Pourquoi le choix de ce thème en particulier ?

Tout le monde sait que la prostitution existe. Mais le fait est qu’on est dans une société qui reste assez pudique. Il faut donc une certaine manière de faire passer le message sans heurter les sensibilités. Pour que le film soit accessible et recevable, je l’ai fait sous forme de comédie. Ce n’est pas un film où l’on rit du début à la fin, mais pour que mon message puisse être reçu, j’avais besoin que les gens rentrent dans l’histoire le plus simplement. Pour qu’au moment où les choses seraient dites, qu’elles ne soient pas rejetées en bloc. J’espère plutôt qu’elles seront reçues avec une certaine émotion.

Peut-on dire qu’il s’agit d’un film engagé ?

Absolument ! C’est en fait une comédie engagée. Pour moi encore une fois, le but du film est d’abord le divertissement. C’est une politesse qu’on doit aux spectateurs qui viendront le regarder. Mais  audelà de la politesse, c’est surtout une certaine vérité sur laquelle on veut lever le voile. Je ne peux pas faire un film pour ne rien dire. Il y a certainement un engagement, mais dans une certaine objectivité et dans le respect de l’intelligence du spectateur. C’est toujours délicat quand on veut dénoncer une situation puisqu’il ne faut pas se positionner en donneur de leçons. Le message essentiel est finalement l’espoir. Tout le monde peut se tromper dans la vie. Mais ce n’est pas la fin du monde pour autant.
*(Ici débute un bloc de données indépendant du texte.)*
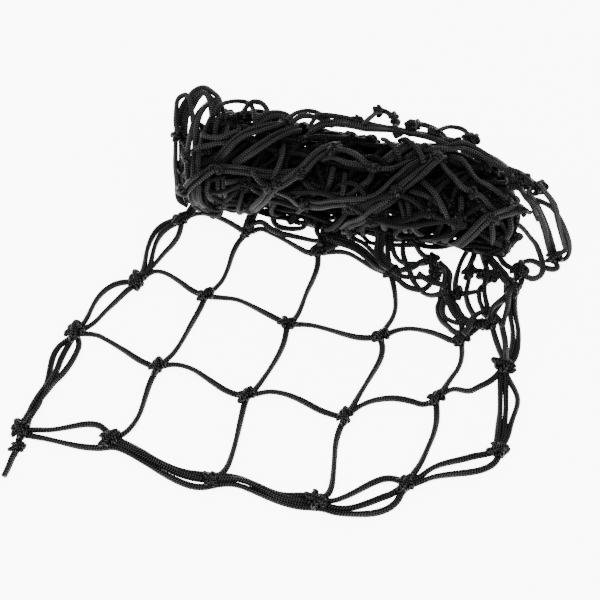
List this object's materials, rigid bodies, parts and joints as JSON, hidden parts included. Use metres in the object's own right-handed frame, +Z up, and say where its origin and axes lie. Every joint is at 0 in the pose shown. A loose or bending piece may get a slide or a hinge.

Le film traite-t-il du phénomène des pédophiles étrangers ?

La question s’est posée au moment de l’écriture du scénario. Mais je vous avoue que je trouvais trop facile de dire que les étrangers sont à l’origine du problème de l’exploitation sexuelle des enfants. Je pense qu’il y a autant d’abus de l’intérieur que de l’extérieur. Si on commence par rejeter la faute sur les autres, qui ne sont pas moins excusables par ailleurs, on n’en viendra pas à bout. La prostitution et la pédophilie sont des phénomènes qu’on retrouve au sein même de nos familles. Il y a tellement de souffrances qui sont tues, cachées, terrées… J’ai finalement décidé de poser le problème de l’intérieur en imaginant une trame marocaine. C’est ma façon citoyenne de dénoncer une situation qui me dérange.

“C’est Toujours Délicat Quand on Veut  Dénoncer Une Situation de ne pas se Positionner en Donneur de Leçons”

Etait-ce facile de convaincre les parents de la petite Siham de jouer ce rôle ?

Le casting s’est fait à Taroudant. Plusieurs filles se sont présentées et à chaque fois, on demandait l’avis des parents. Il y en a d’ailleurs qui ont refusé à cause du rôle. Quand Siham s’est présentée, elle correspondait au profil que je recherchais. Je suis ensuite allée voir ses parents et je leur ai raconté l’histoire du film. J’ai aussi bien précisé que ça se ferait dans le respect de la personnalité de leur fille. Au-delà de l’histoire du film, je ne pouvais pas me permettre de violenter cette enfant. Les parents ont été formidables et aussi d’une grande intelligence en disant qu’ils faisaient bien la part des choses. Leur seule condition était que l’expérience ne perturbe pas la scolarité de Siham.

“Agadir Bombay” a été primé au Festival de Tanger.

Le festival de Tanger était un test formidable pour “Agadir Bombay”. Je n’avais pas très envie d’y participer parce que je n’avais encore que la version bêta du film. Mais j’ai finalement saisi l’occasion de le présenter au public puisque ça faisait un bon moment déjà qu’on travaillait dessus. Je voulais surtout voir s’il allait avoir un impact particulier sur le public ainsi que sur les critiques. Le film a eu le prix d’interprétation  pour l’excellente prestation  de Noufissa Benchahida.

Qu’est-ce qui vous a décidée à tourner ce film au Maroc ?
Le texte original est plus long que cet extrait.